### CHALLENGE
Your task is to print all of the data word for word.

### PROVIDED DATA

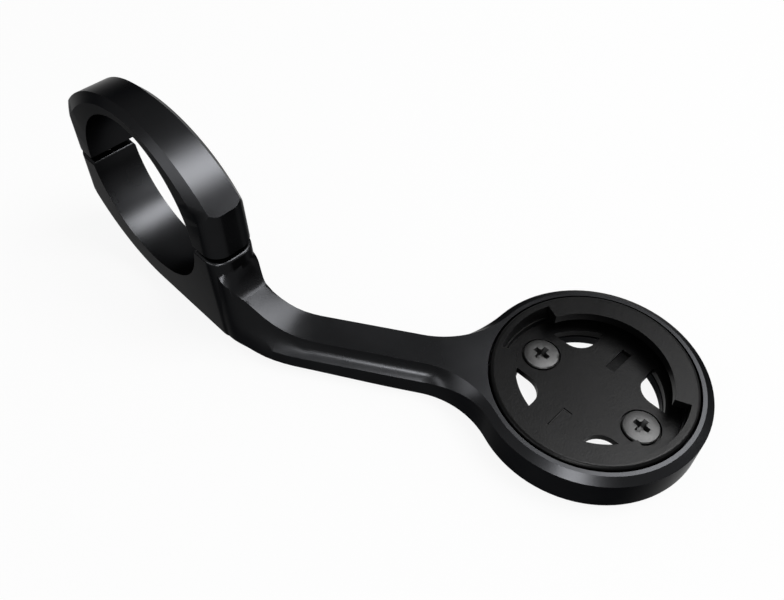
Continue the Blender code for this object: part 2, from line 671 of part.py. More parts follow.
def build_clamp_bolt(name, y):
    """Socket-head bolt from beneath: head in its counterbore, shank up into the strap."""
    seat_z = BOLT_SEAT_Z - FIT_GAP
    bottom_z = seat_z - BOLT_HEAD_HEIGHT
    shape = [
        (BOLT_SHANK_RADIUS, BOLT_TIP_Z), (BOLT_SHANK_RADIUS, seat_z),
        (BOLT_HEAD_RADIUS, seat_z), (BOLT_HEAD_RADIUS, bottom_z + BOTTOM_CHAMFER),
        (BOLT_HEAD_RADIUS - BOTTOM_CHAMFER, bottom_z),
    ]
    bolt = make_object(name, turned(shape, (0, y), SCREW_STEPS), BLACK_STEEL)
    hexagon = cylinder(HEX_RADIUS, (0, y), bottom_z - CUT_MARGIN, bottom_z + HEX_DEPTH, 6)
    combine(bolt, [make_object("hex_socket", hexagon)], "DIFFERENCE")
    shade(bolt)
    return bolt


def build_all():
    clear_scene()
    build_arm_body()
    build_clamp_cap()
    build_clamp_bolt("clamp_bolt_front", -BOLT_Y)
    build_clamp_bolt("clamp_bolt_rear", BOLT_Y)
    build_mount_insert()
    for name, centre in screw_centres():
        build_insert_screw("insert_screw_" + name, centre)


build_all()
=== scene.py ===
"""Looks of an out-front bike computer mount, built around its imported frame.

The arm, the strap and the seat take their surfaces from the solids, and get rounded edges, smooth
shading and the finish of the real ones. The screws and the bolts are modelled anew, because the
solids keep them plain.
"""

import json
from math import atan2, pi, radians

import bmesh
import bpy
from bpy.props import FloatProperty, FloatVectorProperty, IntProperty, PointerProperty
from mathutils import Matrix, Vector

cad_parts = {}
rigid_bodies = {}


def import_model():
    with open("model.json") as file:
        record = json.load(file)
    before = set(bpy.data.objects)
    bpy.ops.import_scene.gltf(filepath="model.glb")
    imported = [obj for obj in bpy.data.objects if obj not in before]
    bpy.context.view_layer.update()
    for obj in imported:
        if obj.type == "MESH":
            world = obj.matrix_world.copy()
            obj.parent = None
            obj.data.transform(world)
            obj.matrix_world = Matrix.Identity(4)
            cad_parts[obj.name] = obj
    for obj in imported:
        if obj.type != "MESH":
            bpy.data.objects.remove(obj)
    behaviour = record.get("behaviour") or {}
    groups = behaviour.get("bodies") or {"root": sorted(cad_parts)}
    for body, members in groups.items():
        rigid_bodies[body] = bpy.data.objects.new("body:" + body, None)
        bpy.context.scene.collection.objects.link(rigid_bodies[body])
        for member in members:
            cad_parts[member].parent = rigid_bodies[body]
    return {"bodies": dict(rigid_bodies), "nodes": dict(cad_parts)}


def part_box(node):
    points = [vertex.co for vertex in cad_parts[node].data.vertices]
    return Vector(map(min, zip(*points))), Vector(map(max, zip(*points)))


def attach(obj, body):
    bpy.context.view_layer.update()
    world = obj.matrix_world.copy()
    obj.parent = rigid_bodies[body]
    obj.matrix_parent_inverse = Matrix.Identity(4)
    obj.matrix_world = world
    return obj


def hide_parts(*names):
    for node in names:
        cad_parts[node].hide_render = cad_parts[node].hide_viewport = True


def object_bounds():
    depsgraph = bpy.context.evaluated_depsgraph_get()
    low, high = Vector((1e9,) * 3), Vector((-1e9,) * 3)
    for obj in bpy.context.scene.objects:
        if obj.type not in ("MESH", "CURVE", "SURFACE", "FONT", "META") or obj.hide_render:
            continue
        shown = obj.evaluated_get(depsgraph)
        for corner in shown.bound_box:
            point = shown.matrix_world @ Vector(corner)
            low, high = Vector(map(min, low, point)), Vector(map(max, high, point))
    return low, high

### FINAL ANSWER
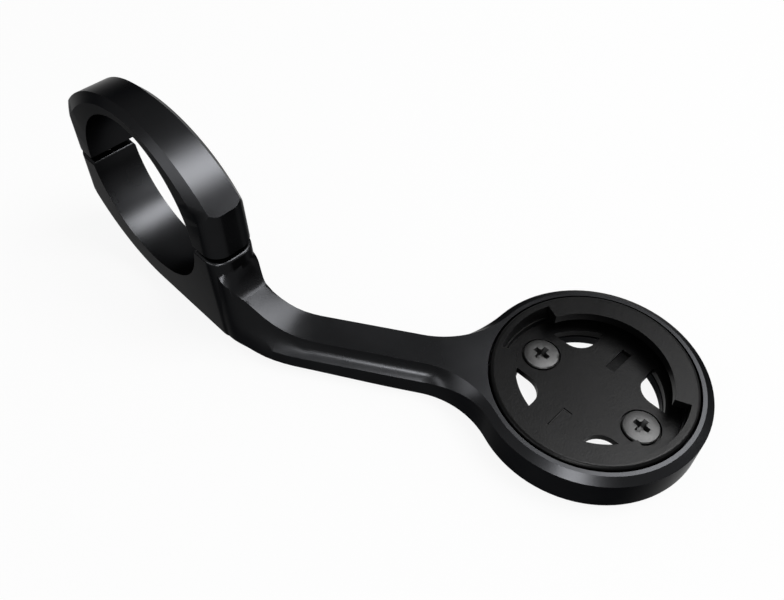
Continue the Blender code for this object: part 2, from line 671 of part.py. More parts follow.
def build_clamp_bolt(name, y):
    """Socket-head bolt from beneath: head in its counterbore, shank up into the strap."""
    seat_z = BOLT_SEAT_Z - FIT_GAP
    bottom_z = seat_z - BOLT_HEAD_HEIGHT
    shape = [
        (BOLT_SHANK_RADIUS, BOLT_TIP_Z), (BOLT_SHANK_RADIUS, seat_z),
        (BOLT_HEAD_RADIUS, seat_z), (BOLT_HEAD_RADIUS, bottom_z + BOTTOM_CHAMFER),
        (BOLT_HEAD_RADIUS - BOTTOM_CHAMFER, bottom_z),
    ]
    bolt = make_object(name, turned(shape, (0, y), SCREW_STEPS), BLACK_STEEL)
    hexagon = cylinder(HEX_RADIUS, (0, y), bottom_z - CUT_MARGIN, bottom_z + HEX_DEPTH, 6)
    combine(bolt, [make_object("hex_socket", hexagon)], "DIFFERENCE")
    shade(bolt)
    return bolt


def build_all():
    clear_scene()
    build_arm_body()
    build_clamp_cap()
    build_clamp_bolt("clamp_bolt_front", -BOLT_Y)
    build_clamp_bolt("clamp_bolt_rear", BOLT_Y)
    build_mount_insert()
    for name, centre in screw_centres():
        build_insert_screw("insert_screw_" + name, centre)


build_all()
=== scene.py ===
"""Looks of an out-front bike computer mount, built around its imported frame.

The arm, the strap and the seat take their surfaces from the solids, and get rounded edges, smooth
shading and the finish of the real ones. The screws and the bolts are modelled anew, because the
solids keep them plain.
"""

import json
from math import atan2, pi, radians

import bmesh
import bpy
from bpy.props import FloatProperty, FloatVectorProperty, IntProperty, PointerProperty
from mathutils import Matrix, Vector

cad_parts = {}
rigid_bodies = {}


def import_model():
    with open("model.json") as file:
        record = json.load(file)
    before = set(bpy.data.objects)
    bpy.ops.import_scene.gltf(filepath="model.glb")
    imported = [obj for obj in bpy.data.objects if obj not in before]
    bpy.context.view_layer.update()
    for obj in imported:
        if obj.type == "MESH":
            world = obj.matrix_world.copy()
            obj.parent = None
            obj.data.transform(world)
            obj.matrix_world = Matrix.Identity(4)
            cad_parts[obj.name] = obj
    for obj in imported:
        if obj.type != "MESH":
            bpy.data.objects.remove(obj)
    behaviour = record.get("behaviour") or {}
    groups = behaviour.get("bodies") or {"root": sorted(cad_parts)}
    for body, members in groups.items():
        rigid_bodies[body] = bpy.data.objects.new("body:" + body, None)
        bpy.context.scene.collection.objects.link(rigid_bodies[body])
        for member in members:
            cad_parts[member].parent = rigid_bodies[body]
    return {"bodies": dict(rigid_bodies), "nodes": dict(cad_parts)}


def part_box(node):
    points = [vertex.co for vertex in cad_parts[node].data.vertices]
    return Vector(map(min, zip(*points))), Vector(map(max, zip(*points)))


def attach(obj, body):
    bpy.context.view_layer.update()
    world = obj.matrix_world.copy()
    obj.parent = rigid_bodies[body]
    obj.matrix_parent_inverse = Matrix.Identity(4)
    obj.matrix_world = world
    return obj


def hide_parts(*names):
    for node in names:
        cad_parts[node].hide_render = cad_parts[node].hide_viewport = True


def object_bounds():
    depsgraph = bpy.context.evaluated_depsgraph_get()
    low, high = Vector((1e9,) * 3), Vector((-1e9,) * 3)
    for obj in bpy.context.scene.objects:
        if obj.type not in ("MESH", "CURVE", "SURFACE", "FONT", "META") or obj.hide_render:
            continue
        shown = obj.evaluated_get(depsgraph)
        for corner in shown.bound_box:
            point = shown.matrix_world @ Vector(corner)
            low, high = Vector(map(min, low, point)), Vector(map(max, high, point))
    return low, high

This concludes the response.